<<<<
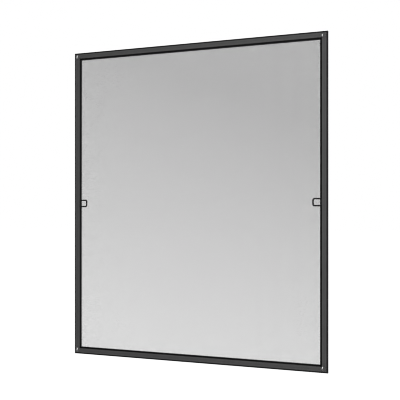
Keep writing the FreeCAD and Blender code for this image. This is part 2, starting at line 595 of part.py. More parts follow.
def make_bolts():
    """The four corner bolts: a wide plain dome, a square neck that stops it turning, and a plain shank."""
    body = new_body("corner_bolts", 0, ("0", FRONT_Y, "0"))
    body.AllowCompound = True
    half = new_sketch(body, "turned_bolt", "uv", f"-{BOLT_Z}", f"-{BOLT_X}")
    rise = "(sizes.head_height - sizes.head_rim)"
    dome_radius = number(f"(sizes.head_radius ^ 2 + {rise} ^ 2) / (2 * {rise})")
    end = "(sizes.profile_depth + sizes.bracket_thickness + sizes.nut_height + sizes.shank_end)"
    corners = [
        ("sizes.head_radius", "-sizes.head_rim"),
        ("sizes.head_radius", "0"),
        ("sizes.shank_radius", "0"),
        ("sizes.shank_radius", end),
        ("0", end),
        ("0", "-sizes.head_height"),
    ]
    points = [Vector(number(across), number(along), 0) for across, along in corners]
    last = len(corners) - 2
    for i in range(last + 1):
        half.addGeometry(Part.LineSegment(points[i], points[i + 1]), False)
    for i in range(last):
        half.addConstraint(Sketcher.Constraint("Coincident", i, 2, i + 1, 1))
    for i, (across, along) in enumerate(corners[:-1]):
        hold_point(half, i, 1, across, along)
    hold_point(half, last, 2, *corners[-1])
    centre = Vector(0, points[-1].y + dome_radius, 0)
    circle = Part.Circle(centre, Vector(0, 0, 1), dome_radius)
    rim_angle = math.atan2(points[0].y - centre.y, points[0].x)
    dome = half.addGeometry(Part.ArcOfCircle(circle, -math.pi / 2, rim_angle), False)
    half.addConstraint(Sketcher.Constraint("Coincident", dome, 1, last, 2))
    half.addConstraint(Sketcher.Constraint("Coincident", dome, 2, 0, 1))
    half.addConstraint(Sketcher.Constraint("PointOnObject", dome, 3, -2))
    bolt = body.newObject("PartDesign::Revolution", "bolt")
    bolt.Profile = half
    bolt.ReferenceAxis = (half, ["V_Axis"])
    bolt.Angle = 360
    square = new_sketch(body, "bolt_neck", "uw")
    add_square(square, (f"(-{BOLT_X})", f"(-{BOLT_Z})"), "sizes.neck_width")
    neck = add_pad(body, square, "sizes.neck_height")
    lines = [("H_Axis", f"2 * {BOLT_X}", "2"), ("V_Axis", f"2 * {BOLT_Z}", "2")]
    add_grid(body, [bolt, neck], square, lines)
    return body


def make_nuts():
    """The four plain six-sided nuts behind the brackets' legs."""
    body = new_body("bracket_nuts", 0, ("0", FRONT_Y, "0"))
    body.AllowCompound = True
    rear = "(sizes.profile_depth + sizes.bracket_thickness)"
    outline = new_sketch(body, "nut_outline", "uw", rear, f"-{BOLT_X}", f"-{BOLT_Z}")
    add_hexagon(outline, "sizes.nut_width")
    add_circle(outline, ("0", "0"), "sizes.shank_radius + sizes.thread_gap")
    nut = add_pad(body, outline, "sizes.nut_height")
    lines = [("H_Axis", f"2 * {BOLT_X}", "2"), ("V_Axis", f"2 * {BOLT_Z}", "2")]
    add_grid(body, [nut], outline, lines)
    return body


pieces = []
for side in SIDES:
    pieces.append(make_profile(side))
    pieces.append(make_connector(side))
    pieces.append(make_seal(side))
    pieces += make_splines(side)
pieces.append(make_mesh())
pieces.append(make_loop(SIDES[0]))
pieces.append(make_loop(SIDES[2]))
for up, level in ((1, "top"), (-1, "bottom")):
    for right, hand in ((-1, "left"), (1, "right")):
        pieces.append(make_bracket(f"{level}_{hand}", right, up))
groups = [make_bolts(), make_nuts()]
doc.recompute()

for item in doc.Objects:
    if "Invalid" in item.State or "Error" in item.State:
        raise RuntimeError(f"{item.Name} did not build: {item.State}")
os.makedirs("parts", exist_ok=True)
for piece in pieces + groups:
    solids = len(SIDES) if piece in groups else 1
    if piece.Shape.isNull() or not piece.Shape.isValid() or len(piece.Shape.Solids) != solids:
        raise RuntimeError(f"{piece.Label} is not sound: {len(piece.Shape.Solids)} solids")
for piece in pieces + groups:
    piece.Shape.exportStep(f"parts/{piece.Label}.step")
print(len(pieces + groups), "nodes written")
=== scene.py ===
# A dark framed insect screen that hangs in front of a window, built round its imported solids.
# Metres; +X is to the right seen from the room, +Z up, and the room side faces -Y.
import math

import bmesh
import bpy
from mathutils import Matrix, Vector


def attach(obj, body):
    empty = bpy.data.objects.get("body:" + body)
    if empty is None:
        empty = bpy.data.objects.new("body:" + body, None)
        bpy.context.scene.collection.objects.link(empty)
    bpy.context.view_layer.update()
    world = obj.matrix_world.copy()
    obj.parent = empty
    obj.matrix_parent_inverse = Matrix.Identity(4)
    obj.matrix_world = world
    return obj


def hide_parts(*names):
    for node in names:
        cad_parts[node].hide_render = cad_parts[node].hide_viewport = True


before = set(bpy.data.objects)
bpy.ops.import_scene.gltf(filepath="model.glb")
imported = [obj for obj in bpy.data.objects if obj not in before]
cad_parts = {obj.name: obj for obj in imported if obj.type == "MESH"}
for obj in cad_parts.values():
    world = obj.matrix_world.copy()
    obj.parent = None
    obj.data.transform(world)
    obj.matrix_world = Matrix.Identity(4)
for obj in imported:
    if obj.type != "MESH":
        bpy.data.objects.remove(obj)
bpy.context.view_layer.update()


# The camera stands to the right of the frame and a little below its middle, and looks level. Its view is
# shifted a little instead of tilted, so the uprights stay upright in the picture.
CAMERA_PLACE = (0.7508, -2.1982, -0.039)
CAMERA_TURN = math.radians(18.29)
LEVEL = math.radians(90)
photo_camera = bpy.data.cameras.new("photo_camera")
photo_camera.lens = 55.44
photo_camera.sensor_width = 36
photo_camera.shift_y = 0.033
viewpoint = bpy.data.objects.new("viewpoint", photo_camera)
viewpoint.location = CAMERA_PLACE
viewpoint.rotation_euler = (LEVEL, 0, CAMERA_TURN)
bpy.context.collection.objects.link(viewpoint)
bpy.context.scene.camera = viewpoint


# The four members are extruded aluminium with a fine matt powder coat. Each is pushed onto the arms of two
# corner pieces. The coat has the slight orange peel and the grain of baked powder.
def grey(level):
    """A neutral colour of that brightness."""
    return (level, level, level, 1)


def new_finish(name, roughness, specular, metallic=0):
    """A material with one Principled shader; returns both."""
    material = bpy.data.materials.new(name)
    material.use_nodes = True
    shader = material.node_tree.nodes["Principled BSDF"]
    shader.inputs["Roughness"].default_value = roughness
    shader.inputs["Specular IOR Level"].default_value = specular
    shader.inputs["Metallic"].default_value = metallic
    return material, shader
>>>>
Print the whole listing exactly as it is.

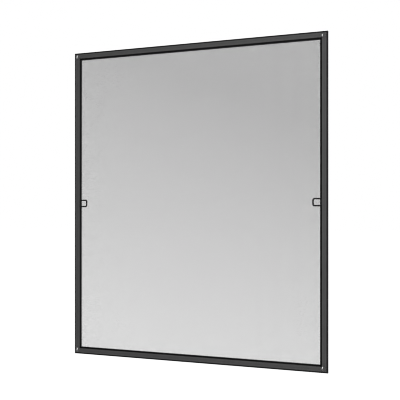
Keep writing the FreeCAD and Blender code for this image. This is part 2, starting at line 595 of part.py. More parts follow.
def make_bolts():
    """The four corner bolts: a wide plain dome, a square neck that stops it turning, and a plain shank."""
    body = new_body("corner_bolts", 0, ("0", FRONT_Y, "0"))
    body.AllowCompound = True
    half = new_sketch(body, "turned_bolt", "uv", f"-{BOLT_Z}", f"-{BOLT_X}")
    rise = "(sizes.head_height - sizes.head_rim)"
    dome_radius = number(f"(sizes.head_radius ^ 2 + {rise} ^ 2) / (2 * {rise})")
    end = "(sizes.profile_depth + sizes.bracket_thickness + sizes.nut_height + sizes.shank_end)"
    corners = [
        ("sizes.head_radius", "-sizes.head_rim"),
        ("sizes.head_radius", "0"),
        ("sizes.shank_radius", "0"),
        ("sizes.shank_radius", end),
        ("0", end),
        ("0", "-sizes.head_height"),
    ]
    points = [Vector(number(across), number(along), 0) for across, along in corners]
    last = len(corners) - 2
    for i in range(last + 1):
        half.addGeometry(Part.LineSegment(points[i], points[i + 1]), False)
    for i in range(last):
        half.addConstraint(Sketcher.Constraint("Coincident", i, 2, i + 1, 1))
    for i, (across, along) in enumerate(corners[:-1]):
        hold_point(half, i, 1, across, along)
    hold_point(half, last, 2, *corners[-1])
    centre = Vector(0, points[-1].y + dome_radius, 0)
    circle = Part.Circle(centre, Vector(0, 0, 1), dome_radius)
    rim_angle = math.atan2(points[0].y - centre.y, points[0].x)
    dome = half.addGeometry(Part.ArcOfCircle(circle, -math.pi / 2, rim_angle), False)
    half.addConstraint(Sketcher.Constraint("Coincident", dome, 1, last, 2))
    half.addConstraint(Sketcher.Constraint("Coincident", dome, 2, 0, 1))
    half.addConstraint(Sketcher.Constraint("PointOnObject", dome, 3, -2))
    bolt = body.newObject("PartDesign::Revolution", "bolt")
    bolt.Profile = half
    bolt.ReferenceAxis = (half, ["V_Axis"])
    bolt.Angle = 360
    square = new_sketch(body, "bolt_neck", "uw")
    add_square(square, (f"(-{BOLT_X})", f"(-{BOLT_Z})"), "sizes.neck_width")
    neck = add_pad(body, square, "sizes.neck_height")
    lines = [("H_Axis", f"2 * {BOLT_X}", "2"), ("V_Axis", f"2 * {BOLT_Z}", "2")]
    add_grid(body, [bolt, neck], square, lines)
    return body


def make_nuts():
    """The four plain six-sided nuts behind the brackets' legs."""
    body = new_body("bracket_nuts", 0, ("0", FRONT_Y, "0"))
    body.AllowCompound = True
    rear = "(sizes.profile_depth + sizes.bracket_thickness)"
    outline = new_sketch(body, "nut_outline", "uw", rear, f"-{BOLT_X}", f"-{BOLT_Z}")
    add_hexagon(outline, "sizes.nut_width")
    add_circle(outline, ("0", "0"), "sizes.shank_radius + sizes.thread_gap")
    nut = add_pad(body, outline, "sizes.nut_height")
    lines = [("H_Axis", f"2 * {BOLT_X}", "2"), ("V_Axis", f"2 * {BOLT_Z}", "2")]
    add_grid(body, [nut], outline, lines)
    return body


pieces = []
for side in SIDES:
    pieces.append(make_profile(side))
    pieces.append(make_connector(side))
    pieces.append(make_seal(side))
    pieces += make_splines(side)
pieces.append(make_mesh())
pieces.append(make_loop(SIDES[0]))
pieces.append(make_loop(SIDES[2]))
for up, level in ((1, "top"), (-1, "bottom")):
    for right, hand in ((-1, "left"), (1, "right")):
        pieces.append(make_bracket(f"{level}_{hand}", right, up))
groups = [make_bolts(), make_nuts()]
doc.recompute()

for item in doc.Objects:
    if "Invalid" in item.State or "Error" in item.State:
        raise RuntimeError(f"{item.Name} did not build: {item.State}")
os.makedirs("parts", exist_ok=True)
for piece in pieces + groups:
    solids = len(SIDES) if piece in groups else 1
    if piece.Shape.isNull() or not piece.Shape.isValid() or len(piece.Shape.Solids) != solids:
        raise RuntimeError(f"{piece.Label} is not sound: {len(piece.Shape.Solids)} solids")
for piece in pieces + groups:
    piece.Shape.exportStep(f"parts/{piece.Label}.step")
print(len(pieces + groups), "nodes written")
=== scene.py ===
# A dark framed insect screen that hangs in front of a window, built round its imported solids.
# Metres; +X is to the right seen from the room, +Z up, and the room side faces -Y.
import math

import bmesh
import bpy
from mathutils import Matrix, Vector


def attach(obj, body):
    empty = bpy.data.objects.get("body:" + body)
    if empty is None:
        empty = bpy.data.objects.new("body:" + body, None)
        bpy.context.scene.collection.objects.link(empty)
    bpy.context.view_layer.update()
    world = obj.matrix_world.copy()
    obj.parent = empty
    obj.matrix_parent_inverse = Matrix.Identity(4)
    obj.matrix_world = world
    return obj


def hide_parts(*names):
    for node in names:
        cad_parts[node].hide_render = cad_parts[node].hide_viewport = True


before = set(bpy.data.objects)
bpy.ops.import_scene.gltf(filepath="model.glb")
imported = [obj for obj in bpy.data.objects if obj not in before]
cad_parts = {obj.name: obj for obj in imported if obj.type == "MESH"}
for obj in cad_parts.values():
    world = obj.matrix_world.copy()
    obj.parent = None
    obj.data.transform(world)
    obj.matrix_world = Matrix.Identity(4)
for obj in imported:
    if obj.type != "MESH":
        bpy.data.objects.remove(obj)
bpy.context.view_layer.update()


# The camera stands to the right of the frame and a little below its middle, and looks level. Its view is
# shifted a little instead of tilted, so the uprights stay upright in the picture.
CAMERA_PLACE = (0.7508, -2.1982, -0.039)
CAMERA_TURN = math.radians(18.29)
LEVEL = math.radians(90)
photo_camera = bpy.data.cameras.new("photo_camera")
photo_camera.lens = 55.44
photo_camera.sensor_width = 36
photo_camera.shift_y = 0.033
viewpoint = bpy.data.objects.new("viewpoint", photo_camera)
viewpoint.location = CAMERA_PLACE
viewpoint.rotation_euler = (LEVEL, 0, CAMERA_TURN)
bpy.context.collection.objects.link(viewpoint)
bpy.context.scene.camera = viewpoint


# The four members are extruded aluminium with a fine matt powder coat. Each is pushed onto the arms of two
# corner pieces. The coat has the slight orange peel and the grain of baked powder.
def grey(level):
    """A neutral colour of that brightness."""
    return (level, level, level, 1)


def new_finish(name, roughness, specular, metallic=0):
    """A material with one Principled shader; returns both."""
    material = bpy.data.materials.new(name)
    material.use_nodes = True
    shader = material.node_tree.nodes["Principled BSDF"]
    shader.inputs["Roughness"].default_value = roughness
    shader.inputs["Specular IOR Level"].default_value = specular
    shader.inputs["Metallic"].default_value = metallic
    return material, shader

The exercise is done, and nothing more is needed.